:: Supplied information ::

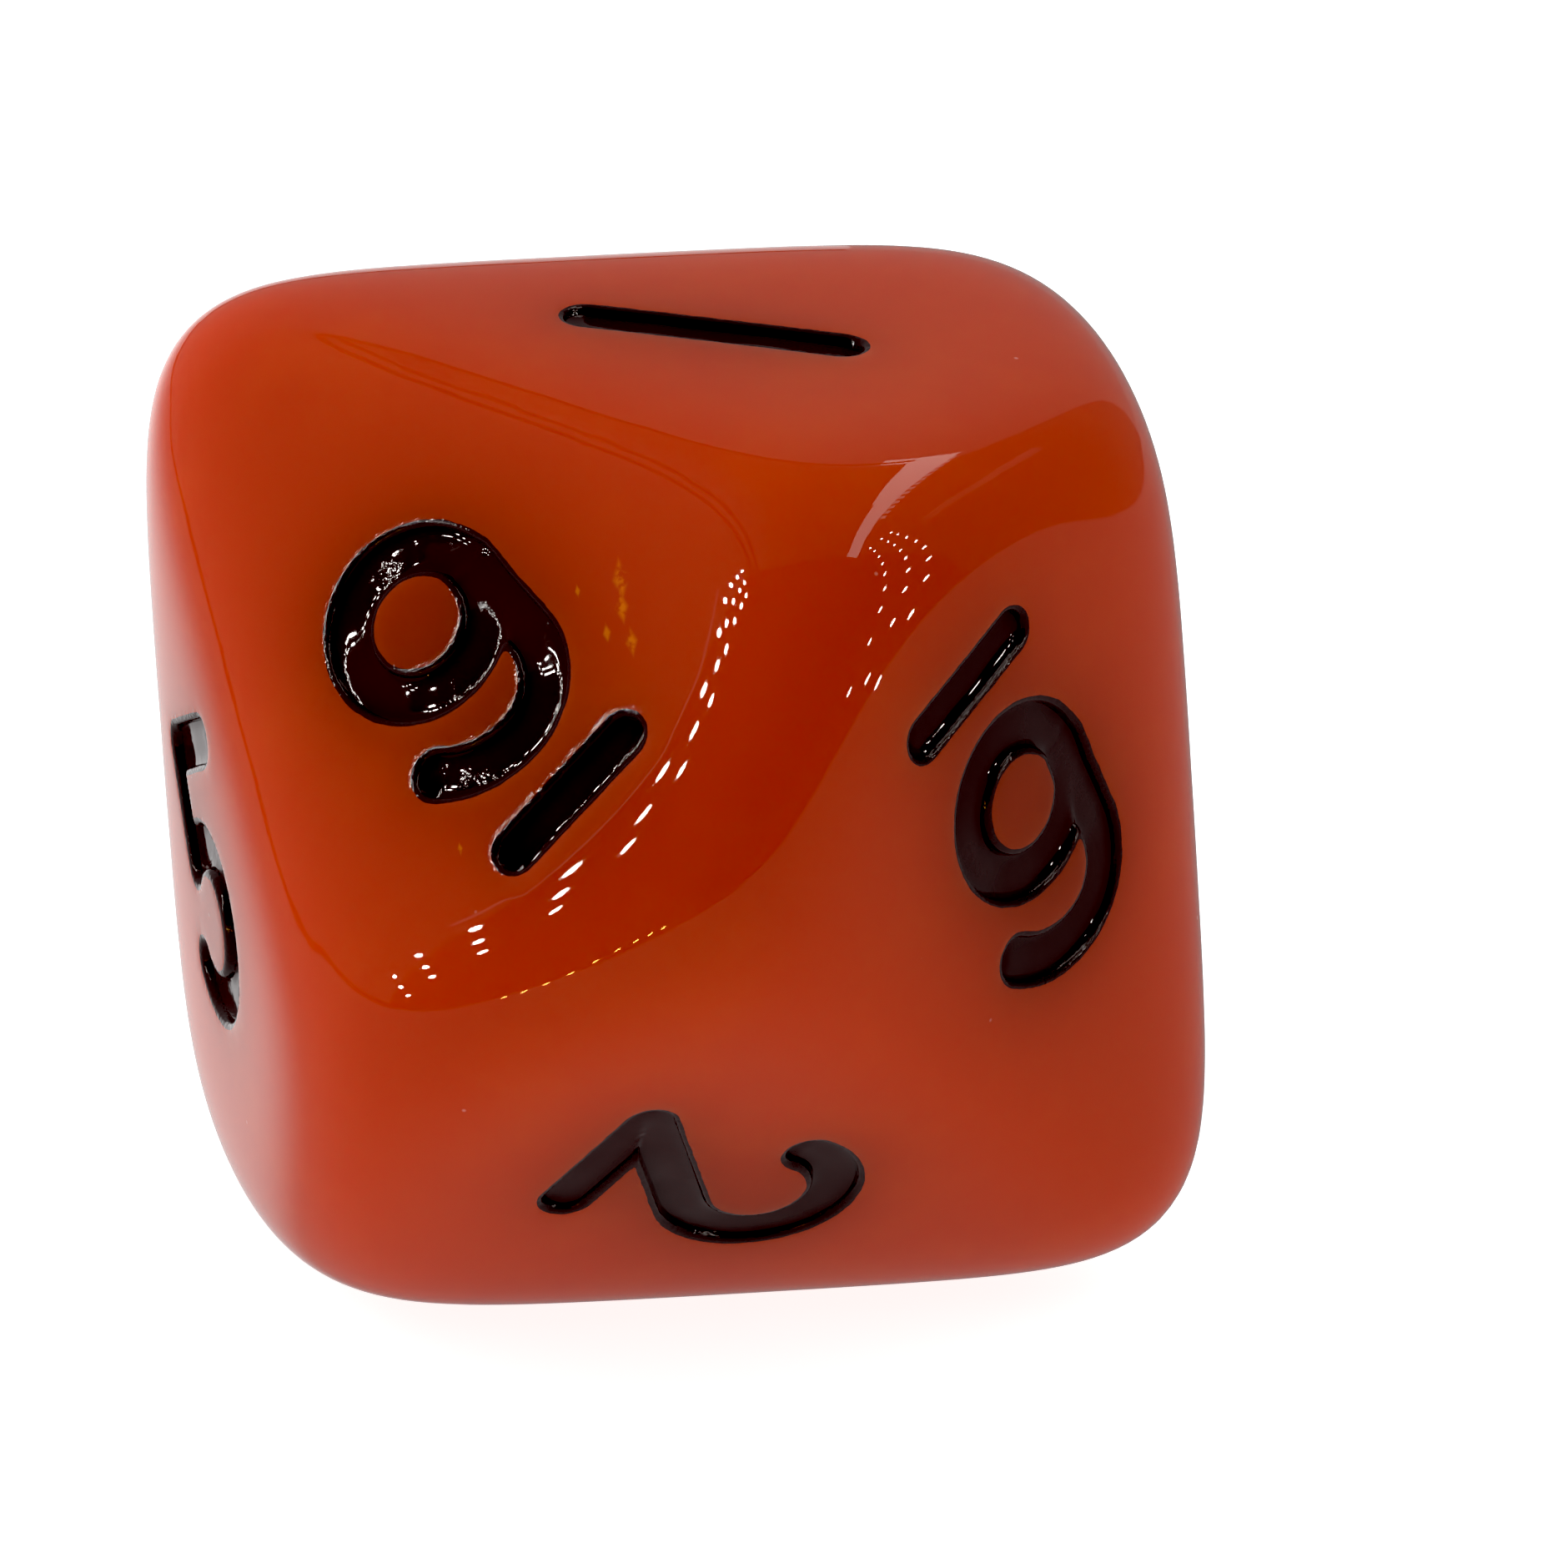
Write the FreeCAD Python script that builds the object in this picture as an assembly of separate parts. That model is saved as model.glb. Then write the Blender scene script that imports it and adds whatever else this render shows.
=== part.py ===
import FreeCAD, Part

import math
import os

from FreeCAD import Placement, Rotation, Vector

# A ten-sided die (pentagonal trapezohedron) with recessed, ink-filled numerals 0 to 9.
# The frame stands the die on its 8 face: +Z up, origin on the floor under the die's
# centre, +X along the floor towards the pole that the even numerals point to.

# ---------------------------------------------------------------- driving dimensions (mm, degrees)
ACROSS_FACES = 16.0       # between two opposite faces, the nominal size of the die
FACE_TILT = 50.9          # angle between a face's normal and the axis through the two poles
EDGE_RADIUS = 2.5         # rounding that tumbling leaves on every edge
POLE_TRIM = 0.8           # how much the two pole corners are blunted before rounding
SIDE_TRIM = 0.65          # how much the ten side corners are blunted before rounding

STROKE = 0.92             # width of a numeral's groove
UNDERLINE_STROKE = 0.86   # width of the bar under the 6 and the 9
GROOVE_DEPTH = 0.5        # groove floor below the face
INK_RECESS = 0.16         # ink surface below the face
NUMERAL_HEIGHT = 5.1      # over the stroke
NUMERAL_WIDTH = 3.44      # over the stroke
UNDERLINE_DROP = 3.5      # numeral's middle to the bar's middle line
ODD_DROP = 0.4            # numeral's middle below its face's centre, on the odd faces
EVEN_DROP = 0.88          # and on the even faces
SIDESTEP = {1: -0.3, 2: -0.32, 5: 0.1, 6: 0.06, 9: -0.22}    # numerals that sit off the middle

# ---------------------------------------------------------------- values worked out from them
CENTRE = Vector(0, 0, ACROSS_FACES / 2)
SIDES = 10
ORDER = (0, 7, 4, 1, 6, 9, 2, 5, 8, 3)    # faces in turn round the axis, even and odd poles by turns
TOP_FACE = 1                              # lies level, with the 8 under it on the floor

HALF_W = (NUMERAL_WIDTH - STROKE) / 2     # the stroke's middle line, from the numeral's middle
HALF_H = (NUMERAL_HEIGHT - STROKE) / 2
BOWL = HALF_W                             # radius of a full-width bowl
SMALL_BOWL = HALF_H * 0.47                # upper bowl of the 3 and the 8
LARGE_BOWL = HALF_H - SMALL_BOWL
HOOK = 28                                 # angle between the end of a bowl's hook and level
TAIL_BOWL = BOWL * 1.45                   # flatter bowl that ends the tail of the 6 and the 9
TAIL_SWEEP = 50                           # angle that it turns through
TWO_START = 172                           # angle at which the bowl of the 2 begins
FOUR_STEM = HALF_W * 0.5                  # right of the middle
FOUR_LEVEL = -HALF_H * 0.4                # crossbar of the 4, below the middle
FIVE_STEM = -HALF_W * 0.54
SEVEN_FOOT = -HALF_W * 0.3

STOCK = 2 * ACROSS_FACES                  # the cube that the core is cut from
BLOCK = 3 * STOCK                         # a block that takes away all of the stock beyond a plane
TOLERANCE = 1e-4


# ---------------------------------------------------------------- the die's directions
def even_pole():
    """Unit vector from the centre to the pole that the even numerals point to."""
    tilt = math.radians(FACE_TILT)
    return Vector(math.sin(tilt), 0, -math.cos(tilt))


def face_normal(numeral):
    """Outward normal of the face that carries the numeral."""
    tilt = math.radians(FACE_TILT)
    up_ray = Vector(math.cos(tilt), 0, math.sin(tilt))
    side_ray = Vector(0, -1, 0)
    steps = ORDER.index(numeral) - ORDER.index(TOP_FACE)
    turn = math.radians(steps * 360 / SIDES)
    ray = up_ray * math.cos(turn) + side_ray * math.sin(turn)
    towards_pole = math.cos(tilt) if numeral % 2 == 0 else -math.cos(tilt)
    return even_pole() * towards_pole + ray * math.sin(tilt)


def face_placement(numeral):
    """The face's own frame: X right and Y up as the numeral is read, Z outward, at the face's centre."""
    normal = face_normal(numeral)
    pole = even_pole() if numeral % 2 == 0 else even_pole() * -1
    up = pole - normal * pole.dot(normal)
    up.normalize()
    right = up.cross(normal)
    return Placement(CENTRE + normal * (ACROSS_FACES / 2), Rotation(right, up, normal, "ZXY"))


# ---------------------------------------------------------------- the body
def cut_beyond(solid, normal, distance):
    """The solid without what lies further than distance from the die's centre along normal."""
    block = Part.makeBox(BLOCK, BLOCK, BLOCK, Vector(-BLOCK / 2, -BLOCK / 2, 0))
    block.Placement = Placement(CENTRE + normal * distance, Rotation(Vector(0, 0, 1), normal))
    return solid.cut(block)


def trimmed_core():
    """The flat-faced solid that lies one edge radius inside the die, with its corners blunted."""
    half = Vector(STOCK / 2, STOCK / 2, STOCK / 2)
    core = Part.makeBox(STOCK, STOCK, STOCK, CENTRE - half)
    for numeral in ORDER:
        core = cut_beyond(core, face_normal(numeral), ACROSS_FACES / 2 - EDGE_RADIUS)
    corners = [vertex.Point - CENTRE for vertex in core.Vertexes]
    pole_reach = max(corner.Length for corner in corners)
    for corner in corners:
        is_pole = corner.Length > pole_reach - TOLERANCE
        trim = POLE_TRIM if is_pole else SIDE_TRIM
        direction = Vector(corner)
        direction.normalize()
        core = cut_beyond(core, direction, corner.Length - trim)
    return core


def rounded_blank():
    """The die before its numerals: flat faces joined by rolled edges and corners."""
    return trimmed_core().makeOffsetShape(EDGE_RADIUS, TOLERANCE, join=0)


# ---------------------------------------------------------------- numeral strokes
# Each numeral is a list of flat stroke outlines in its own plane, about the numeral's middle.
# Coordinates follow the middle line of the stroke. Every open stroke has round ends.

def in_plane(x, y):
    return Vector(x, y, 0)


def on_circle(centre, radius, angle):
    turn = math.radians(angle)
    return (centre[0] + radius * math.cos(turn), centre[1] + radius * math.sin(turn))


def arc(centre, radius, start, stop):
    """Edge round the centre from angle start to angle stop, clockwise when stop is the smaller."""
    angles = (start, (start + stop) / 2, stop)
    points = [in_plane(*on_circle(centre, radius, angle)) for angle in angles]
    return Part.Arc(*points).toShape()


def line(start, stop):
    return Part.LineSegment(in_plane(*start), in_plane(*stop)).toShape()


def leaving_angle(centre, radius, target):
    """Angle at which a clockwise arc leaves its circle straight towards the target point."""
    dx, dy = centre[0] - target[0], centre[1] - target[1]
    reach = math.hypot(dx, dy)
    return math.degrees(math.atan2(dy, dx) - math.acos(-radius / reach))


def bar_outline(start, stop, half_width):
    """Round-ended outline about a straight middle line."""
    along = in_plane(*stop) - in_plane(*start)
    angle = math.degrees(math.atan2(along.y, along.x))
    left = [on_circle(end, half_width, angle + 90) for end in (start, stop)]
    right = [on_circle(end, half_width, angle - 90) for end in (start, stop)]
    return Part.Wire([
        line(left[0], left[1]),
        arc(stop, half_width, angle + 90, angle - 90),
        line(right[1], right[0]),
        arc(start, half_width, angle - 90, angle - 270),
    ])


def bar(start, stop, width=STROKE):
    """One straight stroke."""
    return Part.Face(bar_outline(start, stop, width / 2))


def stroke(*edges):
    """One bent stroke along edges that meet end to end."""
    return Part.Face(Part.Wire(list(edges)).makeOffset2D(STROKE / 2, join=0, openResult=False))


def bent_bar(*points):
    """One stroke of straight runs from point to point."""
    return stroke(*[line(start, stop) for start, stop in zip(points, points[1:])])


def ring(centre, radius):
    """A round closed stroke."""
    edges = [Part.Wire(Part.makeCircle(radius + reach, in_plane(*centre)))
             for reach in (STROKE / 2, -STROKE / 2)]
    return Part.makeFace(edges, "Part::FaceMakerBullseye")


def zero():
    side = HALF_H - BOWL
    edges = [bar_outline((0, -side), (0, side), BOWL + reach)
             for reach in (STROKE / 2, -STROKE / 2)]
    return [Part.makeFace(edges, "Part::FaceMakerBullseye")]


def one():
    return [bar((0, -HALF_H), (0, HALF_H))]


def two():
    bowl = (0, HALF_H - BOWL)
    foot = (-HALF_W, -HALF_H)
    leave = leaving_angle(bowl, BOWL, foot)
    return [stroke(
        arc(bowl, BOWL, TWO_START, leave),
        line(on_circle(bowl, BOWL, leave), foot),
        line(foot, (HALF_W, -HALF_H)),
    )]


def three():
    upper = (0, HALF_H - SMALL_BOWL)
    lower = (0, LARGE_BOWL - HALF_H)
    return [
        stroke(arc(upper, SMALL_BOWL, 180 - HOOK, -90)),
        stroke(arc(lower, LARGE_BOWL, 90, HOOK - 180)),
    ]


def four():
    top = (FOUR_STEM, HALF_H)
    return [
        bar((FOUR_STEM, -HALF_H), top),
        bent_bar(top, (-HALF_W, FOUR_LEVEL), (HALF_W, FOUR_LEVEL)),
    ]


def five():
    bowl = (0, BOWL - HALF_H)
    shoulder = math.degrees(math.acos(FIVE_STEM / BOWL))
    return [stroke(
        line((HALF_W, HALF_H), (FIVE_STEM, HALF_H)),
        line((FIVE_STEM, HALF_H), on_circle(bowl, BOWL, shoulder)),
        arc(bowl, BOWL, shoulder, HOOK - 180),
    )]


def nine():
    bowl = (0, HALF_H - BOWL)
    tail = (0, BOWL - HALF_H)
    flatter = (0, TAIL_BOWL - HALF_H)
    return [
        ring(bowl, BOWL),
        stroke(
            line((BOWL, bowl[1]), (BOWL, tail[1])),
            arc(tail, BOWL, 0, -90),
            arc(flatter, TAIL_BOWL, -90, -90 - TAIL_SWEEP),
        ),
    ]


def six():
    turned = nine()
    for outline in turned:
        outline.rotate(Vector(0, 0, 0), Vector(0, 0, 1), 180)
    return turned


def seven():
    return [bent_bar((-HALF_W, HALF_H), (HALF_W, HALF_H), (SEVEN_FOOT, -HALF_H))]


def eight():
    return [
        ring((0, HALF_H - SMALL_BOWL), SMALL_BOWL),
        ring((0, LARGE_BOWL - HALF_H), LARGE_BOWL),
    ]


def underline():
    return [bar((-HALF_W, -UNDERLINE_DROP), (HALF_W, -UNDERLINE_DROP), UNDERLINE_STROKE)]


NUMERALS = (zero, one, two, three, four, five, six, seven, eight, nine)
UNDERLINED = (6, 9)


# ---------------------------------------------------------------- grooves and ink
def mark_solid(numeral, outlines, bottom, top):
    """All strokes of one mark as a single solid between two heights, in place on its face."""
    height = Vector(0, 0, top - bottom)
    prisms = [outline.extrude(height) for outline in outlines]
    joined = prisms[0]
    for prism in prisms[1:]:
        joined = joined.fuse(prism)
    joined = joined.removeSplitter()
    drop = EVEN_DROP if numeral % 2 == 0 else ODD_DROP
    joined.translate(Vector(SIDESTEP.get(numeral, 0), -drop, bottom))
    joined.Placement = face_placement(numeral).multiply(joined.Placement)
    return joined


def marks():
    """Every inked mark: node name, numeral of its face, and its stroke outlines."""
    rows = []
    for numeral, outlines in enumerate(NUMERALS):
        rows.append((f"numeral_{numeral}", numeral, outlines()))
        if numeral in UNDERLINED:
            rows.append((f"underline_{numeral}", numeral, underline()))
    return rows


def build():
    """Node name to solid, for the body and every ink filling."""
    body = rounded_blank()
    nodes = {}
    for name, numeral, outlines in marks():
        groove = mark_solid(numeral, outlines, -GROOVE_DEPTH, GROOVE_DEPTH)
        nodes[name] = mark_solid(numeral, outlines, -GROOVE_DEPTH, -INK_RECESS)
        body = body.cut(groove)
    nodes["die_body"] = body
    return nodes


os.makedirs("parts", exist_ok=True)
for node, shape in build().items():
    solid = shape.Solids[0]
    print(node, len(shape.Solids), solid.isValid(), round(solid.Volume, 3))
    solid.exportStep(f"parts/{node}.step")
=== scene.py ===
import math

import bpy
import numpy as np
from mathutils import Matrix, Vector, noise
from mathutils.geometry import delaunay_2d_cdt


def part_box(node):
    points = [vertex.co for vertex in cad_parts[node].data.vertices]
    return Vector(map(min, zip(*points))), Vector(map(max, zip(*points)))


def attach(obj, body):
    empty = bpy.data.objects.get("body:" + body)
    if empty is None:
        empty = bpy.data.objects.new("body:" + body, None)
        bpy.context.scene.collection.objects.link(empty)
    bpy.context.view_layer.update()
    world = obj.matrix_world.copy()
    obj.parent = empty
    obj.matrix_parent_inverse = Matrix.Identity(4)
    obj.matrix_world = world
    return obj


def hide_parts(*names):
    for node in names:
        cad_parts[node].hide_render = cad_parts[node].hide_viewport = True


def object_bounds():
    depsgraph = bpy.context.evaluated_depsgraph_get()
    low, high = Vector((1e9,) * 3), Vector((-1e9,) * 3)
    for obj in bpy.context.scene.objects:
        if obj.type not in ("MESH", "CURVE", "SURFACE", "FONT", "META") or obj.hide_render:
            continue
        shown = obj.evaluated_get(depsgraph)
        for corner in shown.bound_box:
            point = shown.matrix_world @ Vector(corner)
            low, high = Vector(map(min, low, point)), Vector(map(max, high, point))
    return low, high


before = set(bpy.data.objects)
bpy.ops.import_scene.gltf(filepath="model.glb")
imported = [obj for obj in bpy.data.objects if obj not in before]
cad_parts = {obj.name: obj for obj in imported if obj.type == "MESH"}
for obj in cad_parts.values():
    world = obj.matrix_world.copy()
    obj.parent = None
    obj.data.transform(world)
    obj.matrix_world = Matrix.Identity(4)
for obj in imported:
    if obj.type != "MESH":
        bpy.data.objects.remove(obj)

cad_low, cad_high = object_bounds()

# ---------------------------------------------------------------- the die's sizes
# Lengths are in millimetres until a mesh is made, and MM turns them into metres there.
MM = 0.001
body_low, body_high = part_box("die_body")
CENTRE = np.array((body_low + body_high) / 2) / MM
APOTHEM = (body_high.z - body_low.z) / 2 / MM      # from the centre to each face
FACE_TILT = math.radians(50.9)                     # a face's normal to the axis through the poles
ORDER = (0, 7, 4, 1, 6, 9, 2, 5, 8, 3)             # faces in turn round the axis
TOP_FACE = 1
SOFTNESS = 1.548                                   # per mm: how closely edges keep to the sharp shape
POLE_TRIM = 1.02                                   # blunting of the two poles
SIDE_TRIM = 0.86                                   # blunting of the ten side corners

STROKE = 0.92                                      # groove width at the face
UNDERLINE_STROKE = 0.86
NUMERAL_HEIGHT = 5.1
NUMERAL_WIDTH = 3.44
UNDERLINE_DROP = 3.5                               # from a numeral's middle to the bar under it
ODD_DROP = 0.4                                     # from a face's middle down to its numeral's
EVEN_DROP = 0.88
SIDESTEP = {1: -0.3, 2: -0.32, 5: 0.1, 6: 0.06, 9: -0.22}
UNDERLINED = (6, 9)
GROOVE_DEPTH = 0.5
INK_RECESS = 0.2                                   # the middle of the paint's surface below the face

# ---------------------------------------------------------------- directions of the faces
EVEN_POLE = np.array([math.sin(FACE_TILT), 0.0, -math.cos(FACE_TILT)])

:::

Task brief: Your task is to reproduce exactly the lines beginning at the line containing "solid.isValid(), round(solid.Volume, 3))" and ending at the line containing "for node in", inclusive.

Complete response:
    print(node, len(shape.Solids), solid.isValid(), round(solid.Volume, 3))
    solid.exportStep(f"parts/{node}.step")
=== scene.py ===
import math

import bpy
import numpy as np
from mathutils import Matrix, Vector, noise
from mathutils.geometry import delaunay_2d_cdt


def part_box(node):
    points = [vertex.co for vertex in cad_parts[node].data.vertices]
    return Vector(map(min, zip(*points))), Vector(map(max, zip(*points)))


def attach(obj, body):
    empty = bpy.data.objects.get("body:" + body)
    if empty is None:
        empty = bpy.data.objects.new("body:" + body, None)
        bpy.context.scene.collection.objects.link(empty)
    bpy.context.view_layer.update()
    world = obj.matrix_world.copy()
    obj.parent = empty
    obj.matrix_parent_inverse = Matrix.Identity(4)
    obj.matrix_world = world
    return obj


def hide_parts(*names):
    for node in names:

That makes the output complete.